I remember a few months back, i offered to take my boyfriend to his JSA that week. I had to sit outside the school and wait for him... My cat, who's a wierdo anyway, had decided to join this trip by sneaking into my car when i wasn't looking. So while i was waiting, i let him roam around the car. There was a mum walking with her child, i had the window slightly open so i could hear her shouting at this child who was walking/running and stumbling a bit as she was only a toddler and we all know they can't really run very far... If they can they're very well balanced! But this poor kid... She was really trying to keep up and look like she was out of breath. Her mum stopped and the kid caught up, but the mum grabbed the child by the wrist and basically dragged her. Jeremy, my cat by this point was sitting watching the whole thing on the dashboard of my car, the kid saw Jeremy and was pointing at him saying "kitty!" and she was smiling. For her mum to give her a huge whallop, i didn't see where she hit her, but i heard the sound of it. Of which point i turned and looked at her and i think she suddenly realized i'd seen her hit her child as the poor girl screamed so loud... Only for the mum to swear loads at her... She obviously thought i couldn't hear her then >.< And then picked up the girl and walked away as if nothing had just happened... In a way, i really wish i'd gotten out of my car and shouted at her... But i was in shock and hoping i had seen it. She seemed like she was one of them mum's who'd had a kid at a young age, got given a council house and really couldn't give a toss for her child sort of person... Especially not to understand that the poor thing can't keep up with her, she only has little legs! 

I don't regret getting a smack when i was little, but i was never struck like that little girl was. I think that's where it has got out of hand. 

But when i was smacked as a child, i NEVER done whatever i done wrong EVER again!


----------



## Jesthar (May 16, 2011)

Supasilvfoxy said:


> And..*in many cases* slapping doesn't stop there, especially if a parent/or adult sees it hasn't worked, it escalates into actual beatings, which can lead to maiming and even death.
> 
> I've given my opinion in previous posts and I don't have a lot more to say on the matter, except maybe that my daughter works with child abuse cases as her job, she is a solicitor and represents the social services on behalf of all children in our area and from her experience as well as my own, slapping *can* be just the beginning of a slippery slope.

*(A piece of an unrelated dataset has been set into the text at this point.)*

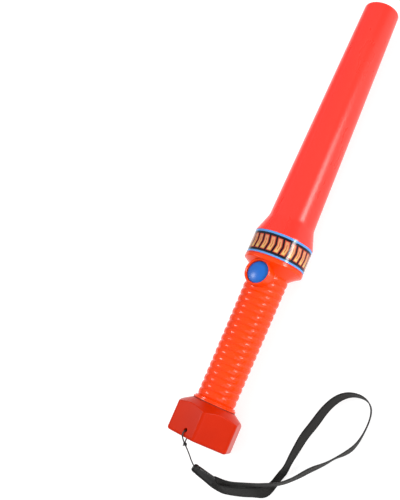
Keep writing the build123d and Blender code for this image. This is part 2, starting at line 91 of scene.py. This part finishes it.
def nurbs(name, points):
    """curve object of one open NURBS spline with these control points, in millimetres"""
    data = bpy.data.curves.new(name, "CURVE")
    data.dimensions = "3D"
    data.resolution_u = 16
    spline = data.splines.new("NURBS")
    spline.points.add(len(points) - 1)
    for p, q in zip(spline.points, points):
        p.co = (q[0] * MM, q[1] * MM, q[2] * MM, 1.0)
    spline.order_u = 3
    spline.use_endpoint_u = True
    ob = bpy.data.objects.new(name, data)
    scene.collection.objects.link(ob)
    return ob


def centre_line(points):
    """points along the NURBS spline, in metres"""
    ob = nurbs("route_tmp", points)
    dg = bpy.context.evaluated_depsgraph_get()
    mesh = bpy.data.meshes.new_from_object(ob.evaluated_get(dg))
    line = [v.co.copy() for v in mesh.vertices]
    bpy.data.meshes.remove(mesh)
    bpy.data.objects.remove(ob)
    return line


def resample(line, step):
    lengths = [0.0]
    for a, b in zip(line, line[1:]):
        lengths.append(lengths[-1] + (b - a).length)
    total = lengths[-1]
    count = max(8, round(total / step))
    out, j = [], 0
    for i in range(count + 1):
        s = total * i / count
        while j < len(lengths) - 2 and lengths[j + 1] < s:
            j += 1
        t = (s - lengths[j]) / max(1e-12, lengths[j + 1] - lengths[j])
        out.append(line[j].lerp(line[j + 1], min(max(t, 0), 1)))
    return out, total


def smooth_line(line, rounds):
    for _ in range(rounds):
        line = [line[0]] + [
            line[i] * 0.5 + (line[i - 1] + line[i + 1]) * 0.25 for i in range(1, len(line) - 1)
        ] + [line[-1]]
    return line


def tangents(line):
    out = []
    for i in range(len(line)):
        a, b = line[max(0, i - 1)], line[min(len(line) - 1, i + 1)]
        out.append((b - a).normalized())
    return out


def tube_mesh(name, line, radius, sides=12, closed=False, twist=0.0):
    """round tube along a line; radius may be a number or a function of the share 0..1"""
    n = len(line)
    verts, faces = [], []
    t0 = (line[1] - line[0]).normalized()
    side = t0.orthogonal().normalized()
    for i, p in enumerate(line):
        if closed:
            t = (line[(i + 1) % n] - line[i - 1]).normalized()
        else:
            t = (line[min(n - 1, i + 1)] - line[max(0, i - 1)]).normalized()
        side = (side - t * side.dot(t)).normalized()
        other = t.cross(side)
        r = radius(i / (n - 1)) if callable(radius) else radius
        for k in range(sides):
            a = 2 * math.pi * k / sides + twist * i
            verts.append(p + side * (r * math.cos(a)) + other * (r * math.sin(a)))
    last = n if closed else n - 1
    for i in range(last):
        j = (i + 1) % n
        for k in range(sides):
            m = (k + 1) % sides
            faces.append((i * sides + k, i * sides + m, j * sides + m, j * sides + k))
    if not closed:
        faces.append(tuple(range(sides))[::-1])
        faces.append(tuple((n - 1) * sides + k for k in range(sides)))
    return mesh_object(name, verts, faces)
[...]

With respect, I would have to suggest that the majority of responsible and loving parents who made a choice to occasionally employ physical discipline would also:

a) discontinue any form of discipline that proved ineffective - if you are achieving nothing, increasing the amount of nothing producer still results in nothing.
b) take exception to the suggestion that escalation to beatings is the commonplace ending to choosing to smack occasionally

My parents occasionally smacked, and I mean occasionally - they were such a rare occurance I only actually remember one instance of mine, and I most definitely earned that one! I know there were one or two more, but I don't recall them specifically, and we were never threatened with 'do you want a smack' or similar either. I DO remember that the aftermath of a smack was regarded as extremely important, as very shortly after we were always comforted and reassured, and an explanation given - not an apology, but an reasoning through of what had brought about the smack. I certainly didn't reoffend on the issue I recall.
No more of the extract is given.